Ho scelto di sostenere la riconferma Dario Franceschini a Segretario nazionale del Partito Democratico. L’ho fatto per più ragioni.
Intanto perché sei mesi sono un tempo troppo breve per chiudere un’esperienza così complessa come la direzione politica di un grande partito. E non credo che accresca il credito del PD l’immagine di un partito che rinnova e cambia i propri dirigenti troppo spesso.
Peraltro in questi pochi mesi Franceschini ha dimostrato di essere un dirigente capace di scegliere, decidere e agire.
Ha tenuto la barra a dritta sulla laicità confermando il profilo chiaro di un credente laico, consapevole delle responsabilità che la politica ha nei confronti delle persone e delle loro scelte di vita. E mi piace ricordare che – nei mesi in cui si discuteva in Italia di coppie di fatto – Dario Franceschini fu tra i promotori di un’importante lettera sottoscritta da 60 parlamentari della Margherita con la quale, di fronte ad un appello della Conferenza episcopale italiana che chiedeva ai parlamentari credenti di uniformare il loro voto alle loro ragioni di fede, si rispose a chiare lettere che l’essere credente non può far venire meno per chi ricopra incarichi istituzionali, il dovere prioritario di essere fedeli alla Costituzione e alle leggi dello Stato.
Franceschini ha tenuto la barra a dritta sulla collocazione europea condividendo la scelta di costruire in Europa un nuovo campo progressista fondato sull’alleanza al Parlamento europeo tra gli eletti del Partito Democratico e gli eletti socialisti e socialdemocratici. Scelta né facile, né scontata e che Franceschini ha praticato e vissuto con coerenza e lealtà.
E in una campagna elettorale difficile e in salita Dario Franceschini ha impresso al nostro agire il profilo di una proposta concreta sui contenuti, sulle esigenze, sui bisogni dei cittadini. Lo ha fatto spendendosi con generosità, passione e stabilendo un rapporto di fiducia e di simpatia con l’elettorato. E ha ottenuto un risultato che, sia pure inferiore all’esito delle elezioni politiche del 2008, non era affatto scontato, alla vigilia del voto.

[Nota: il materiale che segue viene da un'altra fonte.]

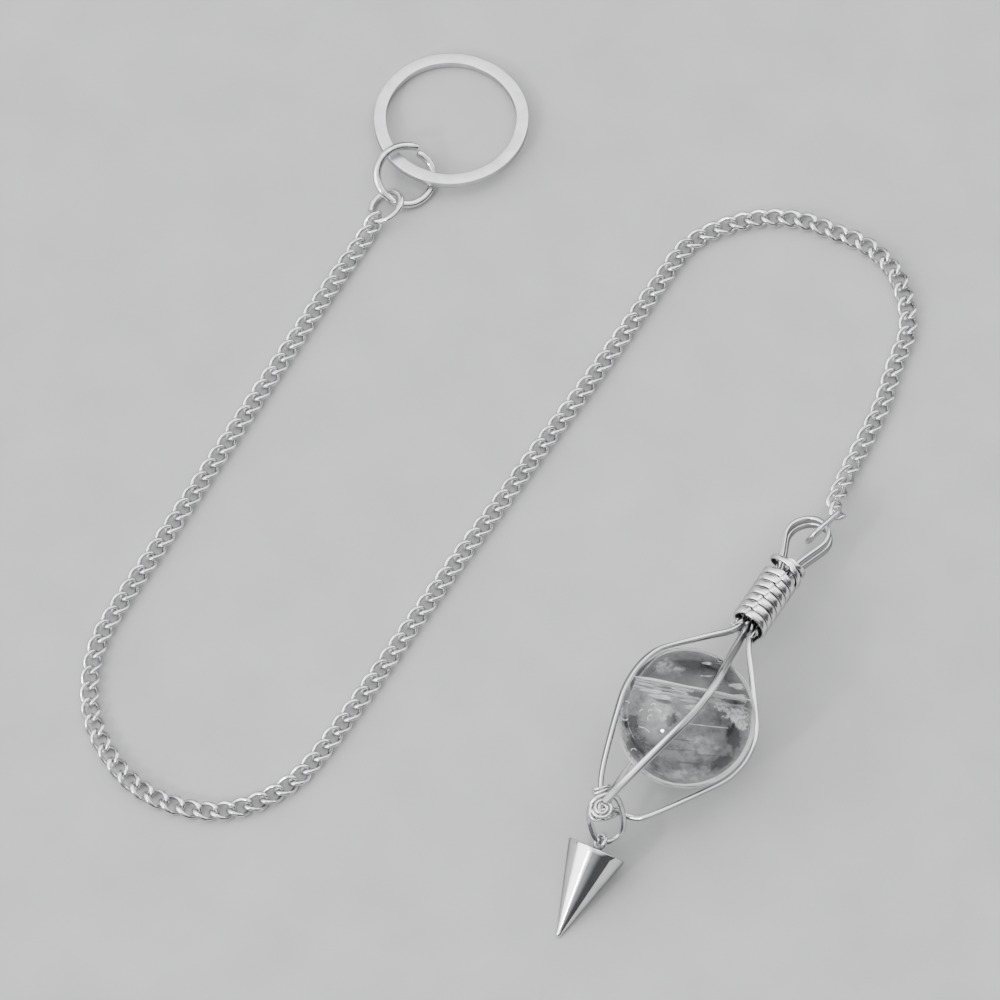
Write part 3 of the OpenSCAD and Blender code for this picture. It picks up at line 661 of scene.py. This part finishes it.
wrap_count = int(WRAP_STEPS * WRAP_TURNS)
scroll_count = int(WRAP_STEPS * SCROLL_TURNS)
wrap_path = ([wrap_point(i) for i in range(wrap_count + 1)]
             + [mix(wrap_point(wrap_count), scroll_point(0), i / (TURN_STEPS + 1))
                for i in range(1, TURN_STEPS + 1)]
             + [scroll_point(i) for i in range(scroll_count + 1)])
wrap_across = ([knot_u] * (wrap_count + 1)
               + [unit(mix(knot_u, knot_v, i / TURN_STEPS)) for i in range(1, TURN_STEPS + 1)]
               + [unit(mix(knot_v, tail_w, min(1, i / TURN_STEPS))) for i in range(scroll_count + 1)])
new_piece("dressed_end_wrap", open_wire(*refined(wrap_path, wrap_across, WRAP_FINE), round_section(WRAP_D)),
          bright_wire, "end_wrap", False)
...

Ma c’è una ragione ancora più profonda che attiene al PD, al suo carattere di casa comune dei riformisti italiani: il PD e prima l’Ulivo, lo abbiamo voluto plurale, fondato sull’incontro, la reciproca contaminazione, l’intreccio delle esperienze di donne e uomini provenienti da storie e culture diverse. Abbiamo voluto costruire un Partito che riconoscesse il valore delle differenze e, tenendo conto dell’apporto di ciascuno, fosse in grado di creare contaminazione culturale, pensiero nuovo, identità nuova. E pure in mezzo a difficoltà, limiti, insufficienze abbiamo cominciato a costruire quel PD che per questo oggi non può e non deve essere omologato a una sola delle culture originarie che lo hanno promosso.
E Franceschini è il Segretario che offre oggi le maggiori garanzie che il PD mantenga quel profilo largo, aperto e plurale che è essenziale per la funzione nazionale che deve assolvere.
E’ un errore pensare che chi viene dai DS e chi viene dalla Margherita debba automaticamente scegliere un Segretario che venga dalla stessa esperienza. Dobbiamo, invece, scegliere un Segretario non guardando alle provenienze di origine, ma al progetto del Partito Democratico e alla sua identità di un partito che mescola, fonde e unisce culture e storie diverse in un progetto per l’Italia che vada oltre il passato e in cui tutti possiamo identificarci insieme.
Peraltro, proprio perché abbiamo scelto in Europa l’alleanza a Strasburgo con i socialisti – scelta in cui io ho creduto con convinzione – è opportuno e necessario che a gestire l’avvio di tale rapporto sia un Segretario che viene da un percorso diverso, garantendo così al PD quel profilo largo e plurale che è la ragione stessa per cui noi abbiamo voluto e fondato il Partito Democratico.
Certo, la scelta che ho compiuto e che compirà chi mi accompagnerà in questo cammino, non è facile. D’altra parte non ho mai scelto nella mia vita per convenienza o per comodità, né mi sono mai chiesto se una decisione fosse facile, ma se fosse giusta e sono convinto che sostenere Franceschini sia oggi la scelta giusta per l’Italia, giusta per il Partito Democratico e il suo futuro.